SOS contributor Mike Senior replies: If my main reason for the drum baffling had been to stop crosstalk between the bass and the drums, I agree that my setup would have been a bit odd! However, in this case the drum baffling was primarily designed to eliminate the room sound from the drums. Normally, I'm a big fan of room ambience on drums for exactly the reasons you mention (ie. gelling the ensemble), and I do try to use it wherever possible — for example, in the Dunning Kruger session I wrote about in Session Notes October 2012 (/sos/oct12/articles/session-notes-1012.htm). In this instance, though, the room frankly didn't sound good; it was small and sounded boxy. Also, I knew that the band had referenced some super-dry records, and I wanted to give us the option of achieving that dryness without having to bring in samples, if possible. Samples are alright if you're just replacing a backbeat, but can be really fiddly where the playing is more nuanced and jazz-influenced, as Miko's (the drummer) was.

The issue of whether to have a bass cab in the room with the drums was actually an independent consideration, and mostly a question of creating a situation where the musicians could perform and communicate more naturally. Ideally, with new bands I like to use a setup very much like their rehearsal or performance layout: all the musicians in the same room with their instruments and amps, hearing each other naturally without any headphones. On this occasion, a couple of practicalities tempered this preference. Firstly, the drummer wanted a click track, so there had to be some headphones for him; and secondly, we wanted the flexibility to overdub and replace the guitar parts without losing a great rhythm take, which meant that the guitar sound couldn't be live in the room. There was, however, no practical necessity to remove the bass cab from the room, so I preferred to leave it in there. This meant that Chacha (the bassist) and, indeed, the other band members, were able to 'feel' the low end of his cab in a way that's impossible when monitoring bass over headphones. Had I removed the amp from the room to the corridor, I think we'd have lost some of the vibe from the whole tracking session, and I suspect the performances might not have been as good. Besides, as it happened, recording out in the corridor wasn't really an option, for Neighbourhood Watch reasons, otherwise I'd have already taken advantage of it to mic up the guitar parts!
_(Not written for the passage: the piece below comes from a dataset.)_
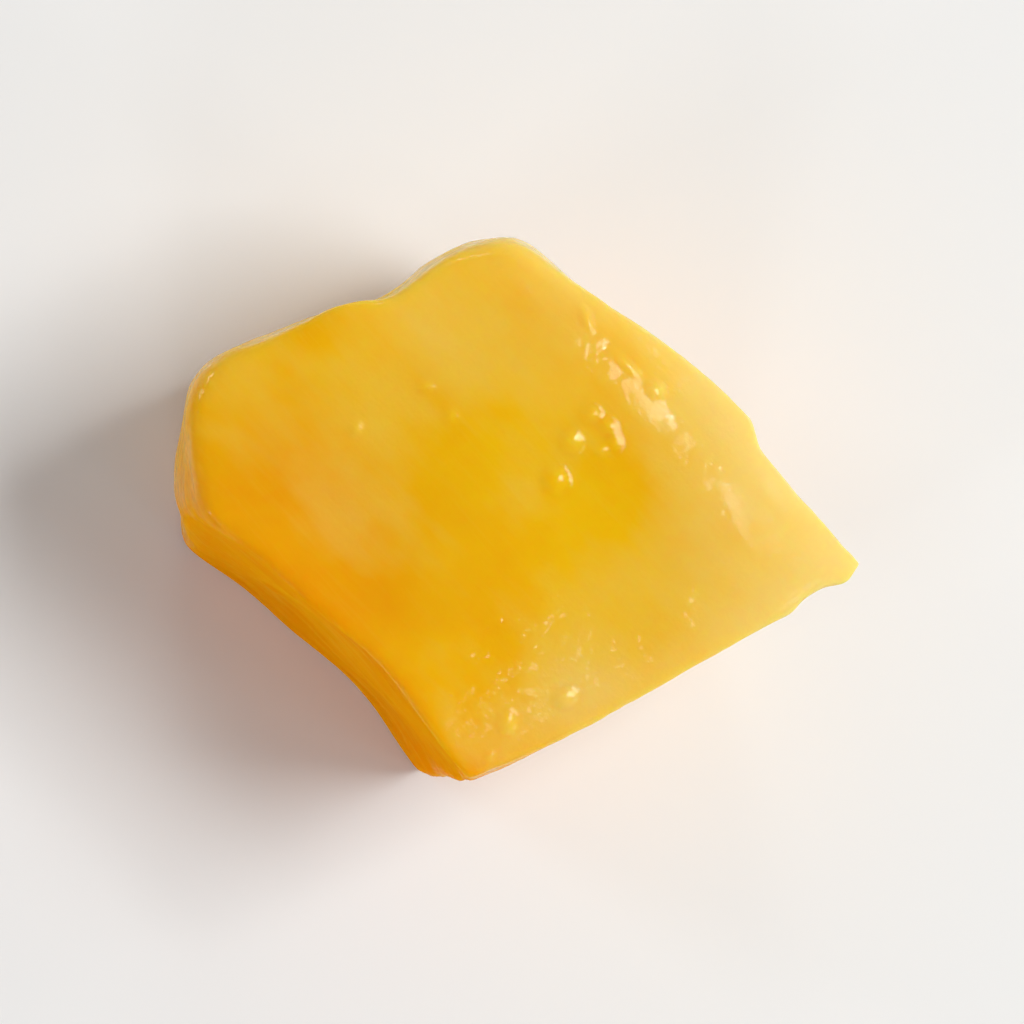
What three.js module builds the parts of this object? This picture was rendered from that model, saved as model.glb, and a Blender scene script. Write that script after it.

With regard to your comment about the placement of the guitarist and having the guitar sound through headphones only, I think there's a little confusion here. Firstly, the guitarist was actually in with the rest of the band, despite his sound appearing only in the headphones. That meant he could perform to the real sound of his colleagues, rather than a headphone mix of them; that the visual interaction between the players was improved (guitarist David is also something of a band leader); and that they could all discuss things between takes without any need for talkback complications. Secondly, the rest of the players were only hearing the guitar in their headphones, not bass and drums. The cans were just supplementing what everyone was already hearing in the room. If I'd cleared the drum room exclusively for the drummer and drum kit, everyone would have had to have a full headphone foldback mix, and in my experience bands don't tend to find it as natural or inspiring to play together in this way.

You also ask if it wouldn't have made sense to reserve the tracking room only for the drum kit. For the engineer, yes it would, but not for the performers, in my experience. While I'm a pragmatist in terms of trying to create a recording setup with enough production and mixdown flexibility to fulfil the band's musical goals in the most efficient manner, for me it's still the performances that provide the real magic when tracking. This is why I was happy to put up with a bit of bass spill and, indeed, why we decided to keep some of the tracking session's more inspired 'scratch' guitar solos at mixdown.